## Start Raw data

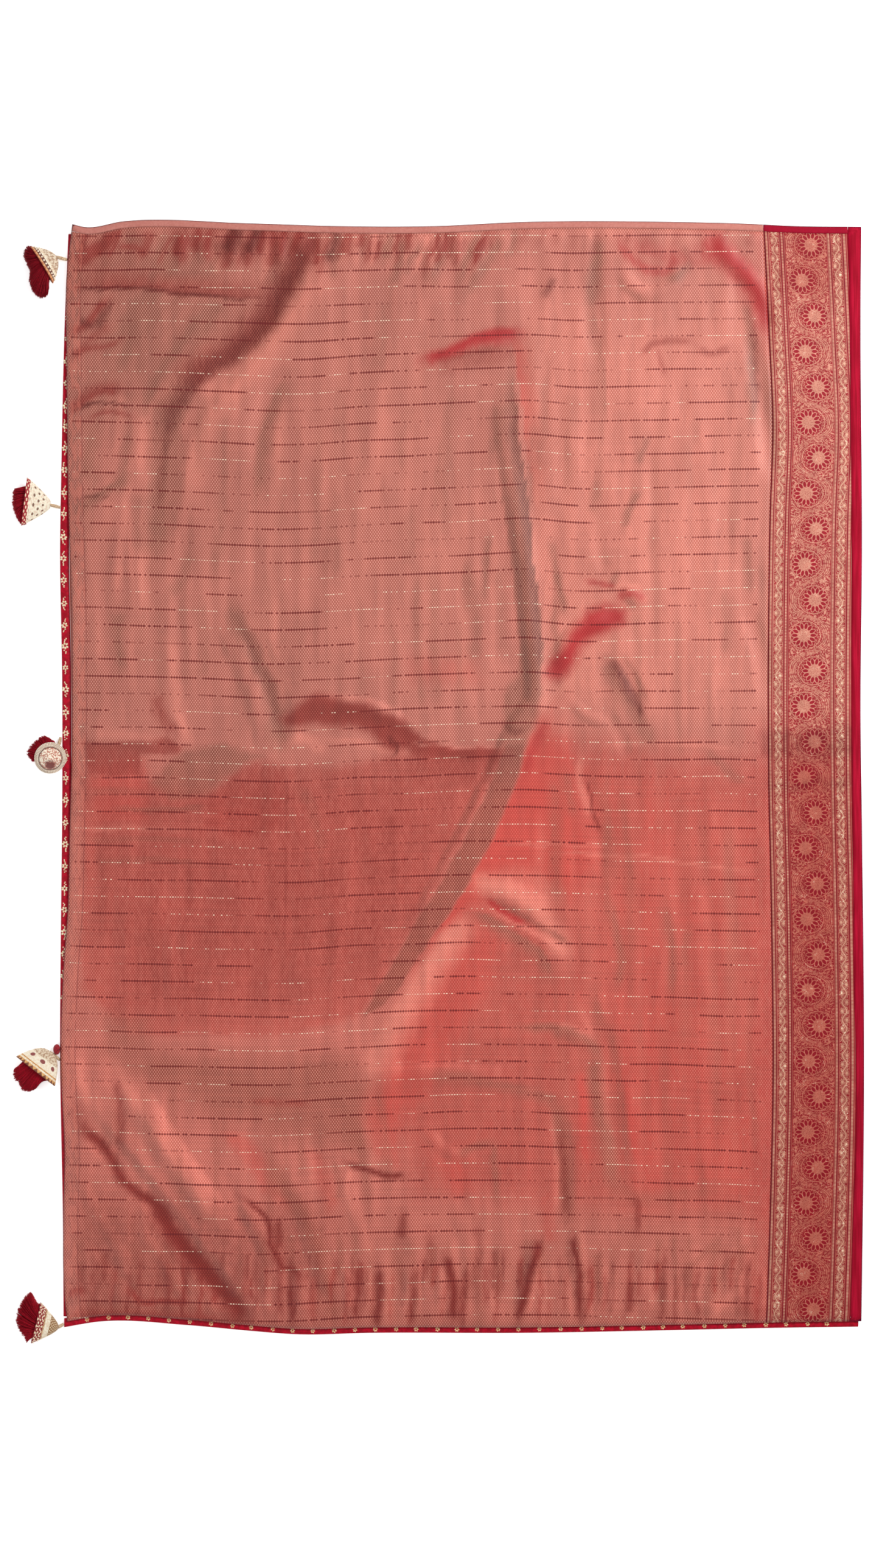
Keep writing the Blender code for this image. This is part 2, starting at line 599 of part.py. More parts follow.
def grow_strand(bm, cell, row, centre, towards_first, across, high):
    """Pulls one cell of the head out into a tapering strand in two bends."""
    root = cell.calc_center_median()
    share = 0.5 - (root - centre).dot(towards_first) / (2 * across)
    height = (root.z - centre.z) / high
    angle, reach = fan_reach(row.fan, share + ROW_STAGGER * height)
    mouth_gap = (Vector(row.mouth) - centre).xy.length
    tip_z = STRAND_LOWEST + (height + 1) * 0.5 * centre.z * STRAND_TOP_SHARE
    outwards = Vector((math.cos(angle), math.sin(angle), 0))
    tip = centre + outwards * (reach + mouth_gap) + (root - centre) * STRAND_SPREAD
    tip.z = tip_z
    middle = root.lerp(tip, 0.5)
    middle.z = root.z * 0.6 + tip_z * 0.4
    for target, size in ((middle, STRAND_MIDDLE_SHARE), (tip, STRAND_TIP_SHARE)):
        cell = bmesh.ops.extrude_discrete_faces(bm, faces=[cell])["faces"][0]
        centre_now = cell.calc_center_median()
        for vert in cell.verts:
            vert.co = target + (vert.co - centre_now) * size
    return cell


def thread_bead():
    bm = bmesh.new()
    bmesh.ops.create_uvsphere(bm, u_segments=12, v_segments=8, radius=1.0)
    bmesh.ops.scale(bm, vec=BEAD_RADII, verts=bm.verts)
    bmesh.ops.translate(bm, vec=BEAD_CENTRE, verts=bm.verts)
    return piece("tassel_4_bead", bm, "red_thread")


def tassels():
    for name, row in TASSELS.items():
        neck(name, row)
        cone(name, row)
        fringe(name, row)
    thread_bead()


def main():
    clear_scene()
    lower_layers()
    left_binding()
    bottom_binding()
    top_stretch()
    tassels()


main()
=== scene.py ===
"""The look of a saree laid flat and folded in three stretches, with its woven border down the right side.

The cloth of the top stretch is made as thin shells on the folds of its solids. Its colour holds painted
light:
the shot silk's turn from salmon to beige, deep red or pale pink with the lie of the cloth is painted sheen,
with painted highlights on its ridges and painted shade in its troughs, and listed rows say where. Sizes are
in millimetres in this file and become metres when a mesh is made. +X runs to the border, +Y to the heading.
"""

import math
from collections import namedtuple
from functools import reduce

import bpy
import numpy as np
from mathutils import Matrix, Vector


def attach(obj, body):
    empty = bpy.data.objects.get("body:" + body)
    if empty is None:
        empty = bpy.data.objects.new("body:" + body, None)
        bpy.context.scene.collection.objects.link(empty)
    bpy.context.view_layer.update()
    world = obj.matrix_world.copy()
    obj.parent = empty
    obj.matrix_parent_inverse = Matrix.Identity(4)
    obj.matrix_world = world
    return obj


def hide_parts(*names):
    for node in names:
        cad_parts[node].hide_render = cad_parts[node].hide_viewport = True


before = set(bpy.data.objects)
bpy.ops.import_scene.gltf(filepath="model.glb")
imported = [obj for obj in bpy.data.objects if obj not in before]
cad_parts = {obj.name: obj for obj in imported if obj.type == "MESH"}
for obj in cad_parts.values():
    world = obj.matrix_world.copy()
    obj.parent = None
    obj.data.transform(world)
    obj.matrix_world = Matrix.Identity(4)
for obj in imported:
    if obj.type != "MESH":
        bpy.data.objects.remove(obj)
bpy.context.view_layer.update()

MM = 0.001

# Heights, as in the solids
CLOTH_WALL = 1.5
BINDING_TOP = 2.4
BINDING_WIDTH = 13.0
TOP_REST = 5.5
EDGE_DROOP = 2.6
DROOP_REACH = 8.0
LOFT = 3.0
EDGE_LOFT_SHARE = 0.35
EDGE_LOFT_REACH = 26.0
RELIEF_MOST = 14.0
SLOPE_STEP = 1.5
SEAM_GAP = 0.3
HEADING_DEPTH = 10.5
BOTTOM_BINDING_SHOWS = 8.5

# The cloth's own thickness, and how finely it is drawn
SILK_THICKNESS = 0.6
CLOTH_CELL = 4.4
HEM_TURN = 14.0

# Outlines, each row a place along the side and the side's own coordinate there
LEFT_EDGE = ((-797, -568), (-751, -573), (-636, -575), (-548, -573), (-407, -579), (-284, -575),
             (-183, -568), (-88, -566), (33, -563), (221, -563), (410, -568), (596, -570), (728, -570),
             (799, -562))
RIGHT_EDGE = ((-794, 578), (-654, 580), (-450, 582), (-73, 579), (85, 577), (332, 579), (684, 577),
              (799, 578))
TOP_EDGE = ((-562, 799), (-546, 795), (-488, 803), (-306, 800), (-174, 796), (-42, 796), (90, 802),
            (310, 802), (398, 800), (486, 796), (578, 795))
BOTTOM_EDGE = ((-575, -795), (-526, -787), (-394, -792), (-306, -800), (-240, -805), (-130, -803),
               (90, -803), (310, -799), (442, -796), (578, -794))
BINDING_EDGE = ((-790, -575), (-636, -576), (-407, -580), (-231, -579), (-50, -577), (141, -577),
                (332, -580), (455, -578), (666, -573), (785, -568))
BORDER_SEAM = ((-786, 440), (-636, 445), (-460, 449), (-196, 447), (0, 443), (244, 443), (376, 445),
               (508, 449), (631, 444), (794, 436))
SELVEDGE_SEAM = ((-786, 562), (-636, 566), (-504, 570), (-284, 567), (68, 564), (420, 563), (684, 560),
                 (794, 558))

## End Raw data

Exactly the lines from the line with "for vert in" to the line with "obj.matrix_world = Matrix.Identity(4)", both included, are to be extracted, and no others.

• [Solved problem]
        for vert in cell.verts:
            vert.co = target + (vert.co - centre_now) * size
    return cell


def thread_bead():
    bm = bmesh.new()
    bmesh.ops.create_uvsphere(bm, u_segments=12, v_segments=8, radius=1.0)
    bmesh.ops.scale(bm, vec=BEAD_RADII, verts=bm.verts)
    bmesh.ops.translate(bm, vec=BEAD_CENTRE, verts=bm.verts)
    return piece("tassel_4_bead", bm, "red_thread")


def tassels():
    for name, row in TASSELS.items():
        neck(name, row)
        cone(name, row)
        fringe(name, row)
    thread_bead()


def main():
    clear_scene()
    lower_layers()
    left_binding()
    bottom_binding()
    top_stretch()
    tassels()


main()
=== scene.py ===
"""The look of a saree laid flat and folded in three stretches, with its woven border down the right side.

The cloth of the top stretch is made as thin shells on the folds of its solids. Its colour holds painted
light:
the shot silk's turn from salmon to beige, deep red or pale pink with the lie of the cloth is painted sheen,
with painted highlights on its ridges and painted shade in its troughs, and listed rows say where. Sizes are
in millimetres in this file and become metres when a mesh is made. +X runs to the border, +Y to the heading.
"""

import math
from collections import namedtuple
from functools import reduce

import bpy
import numpy as np
from mathutils import Matrix, Vector


def attach(obj, body):
    empty = bpy.data.objects.get("body:" + body)
    if empty is None:
        empty = bpy.data.objects.new("body:" + body, None)
        bpy.context.scene.collection.objects.link(empty)
    bpy.context.view_layer.update()
    world = obj.matrix_world.copy()
    obj.parent = empty
    obj.matrix_parent_inverse = Matrix.Identity(4)
    obj.matrix_world = world
    return obj


def hide_parts(*names):
    for node in names:
        cad_parts[node].hide_render = cad_parts[node].hide_viewport = True


before = set(bpy.data.objects)
bpy.ops.import_scene.gltf(filepath="model.glb")
imported = [obj for obj in bpy.data.objects if obj not in before]
cad_parts = {obj.name: obj for obj in imported if obj.type == "MESH"}
for obj in cad_parts.values():
    world = obj.matrix_world.copy()
    obj.parent = None
    obj.data.transform(world)
    obj.matrix_world = Matrix.Identity(4)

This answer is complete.